Dear other reviewers, what else needs to happen here?

Hey guys, can I get additional feedback or else proceed with this patch?

Given that I and JF have reviewed the patch and we're OK with it, I'll merge this at the end of the week unless other reviewers chime in. Changes can always be made as a followup, but I'd like to avoid delaying this too much (especially since this is a large change that will quickly become hard to rebase).

ldionne added inline comments.Feb 28 2019, 4:20 PM
libcxx/include/atomic
1337 ↗(On Diff #186508)

It just occurred to me that you define this function (and others) that are only used for the atomic<Integral> specialization. Is there a case in which an integral type would be a non-lockfree atomic? Currently, we do not test non-lockfree integral types in the test suite (at least not on my platform, where I don't think there are non-lockfree atomics for integral types).

__simt__ marked an inline comment as done.Mar 3 2019, 9:36 AM
__simt__ added inline comments.
libcxx/include/atomic
1337 ↗(On Diff #186508)

I'm not aware of any non-lock-free integral or pointer types on a platform that libcxx supports at this moment, but it's conceivable. The minimum HW requirement for C++ implementations is to have at least one of: byte test-and-set, or byte exchange. There exist real platforms that come close to this minimum, and would have non-lock-free atomic_int.

Also, I tested this code with an override to force almost everything to take the non-lock-free path, even when the lock-free path could have been used. So while it's not exercised via normal testing, I have lightly tested it. Maybe twice. :)

You could keep or delete them, either is OK with me, but personally I'd keep them.

This revision was automatically updated to reflect the committed changes.
Herald added a project: Restricted Project. · View Herald TranscriptMar 4 2019, 7:25 AM

This commit broke the atomic lldb data formatter.

http://lab.llvm.org:8080/green/view/LLDB/job/lldb-cmake/21037/

@shafik @jingham

It looks like LLDB is naming internal names here. Unfortunately, it now needs to learn the new names. On the plus side, there is now a single stable internal name for all compilation paths for this header, whereas it used to differ. So the final result ought to be seen as an improvement.

This commit broke the atomic lldb data formatter.

http://lab.llvm.org:8080/green/view/LLDB/job/lldb-cmake/21037/

@shafik @jingham

It looks like LLDB is naming internal names here. Unfortunately, it now needs to learn the new names. On the plus side, there is now a single stable internal name for all compilation paths for this header, whereas it used to differ. So the final result ought to be seen as an improvement.
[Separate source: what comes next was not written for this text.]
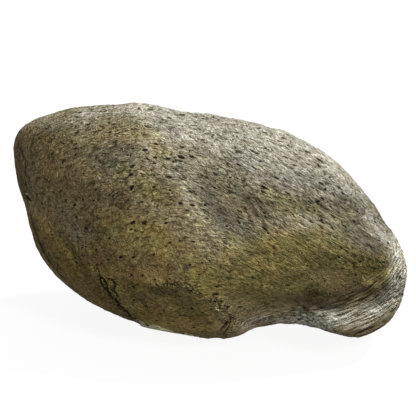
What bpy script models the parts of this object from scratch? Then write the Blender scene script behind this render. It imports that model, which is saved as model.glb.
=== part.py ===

Nobody disagrees but the formatter has to be fixed, hence the two people cc:ed.

This commit broke the atomic lldb data formatter.

http://lab.llvm.org:8080/green/view/LLDB/job/lldb-cmake/21037/

@shafik @jingham

It looks like LLDB is naming internal names here. Unfortunately, it now needs to learn the new names. On the plus side, there is now a single stable internal name for all compilation paths for this header, whereas it used to differ. So the final result ought to be seen as an improvement.

Nobody disagrees but the formatter has to be fixed, hence the two people cc:ed.

Sorry -- I should have run the tests for the LLDB formatters. This is not the first time it happens.

However, seeing how error-prone it is to change something in libc++ without running the LLDB tests, would it make sense to test the data formatters as part of libc++ itself? One way to see the data formatters is as something that libc++ provides to work nicely with LLDB instead of as something LLDB tries to provide for libc++. When seen that way, it makes more sense that the data formatters use private parts of libc++, and the tests should be part of libc++'s test suite. I don't know how big of a change this is, but I'd encourage LLDB folks to consider this as this would reduce a cause of semi-frequent mistakes.

shafik added a comment.Mar 4 2019, 4:08 PM

This commit broke the atomic lldb data formatter.

http://lab.llvm.org:8080/green/view/LLDB/job/lldb-cmake/21037/

@shafik @jingham

It looks like LLDB is naming internal names here. Unfortunately, it now needs to learn the new names. On the plus side, there is now a single stable internal name for all compilation paths for this header, whereas it used to differ. So the final result ought to be seen as an improvement.

Nobody disagrees but the formatter has to be fixed, hence the two people cc:ed.

Sorry -- I should have run the tests for the LLDB formatters. This is not the first time it happens.

However, seeing how error-prone it is to change something in libc++ without running the LLDB tests, would it make sense to test the data formatters as part of libc++ itself? One way to see the data formatters is as something that libc++ provides to work nicely with LLDB instead of as something LLDB tries to provide for libc++. When seen that way, it makes more sense that the data formatters use private parts of libc++, and the tests should be part of libc++'s test suite. I don't know how big of a change this is, but I'd encourage LLDB folks to consider this as this would reduce a cause of semi-frequent mistakes.

Some of us had a brief discussion about this and it would probably require us to move them to python as opposed to C++ and that would not be a trivial amount of work.

I have a fix that I am testing now, I would be happy to explain it to anyone interested in understanding how to work with the formatters once I commit it.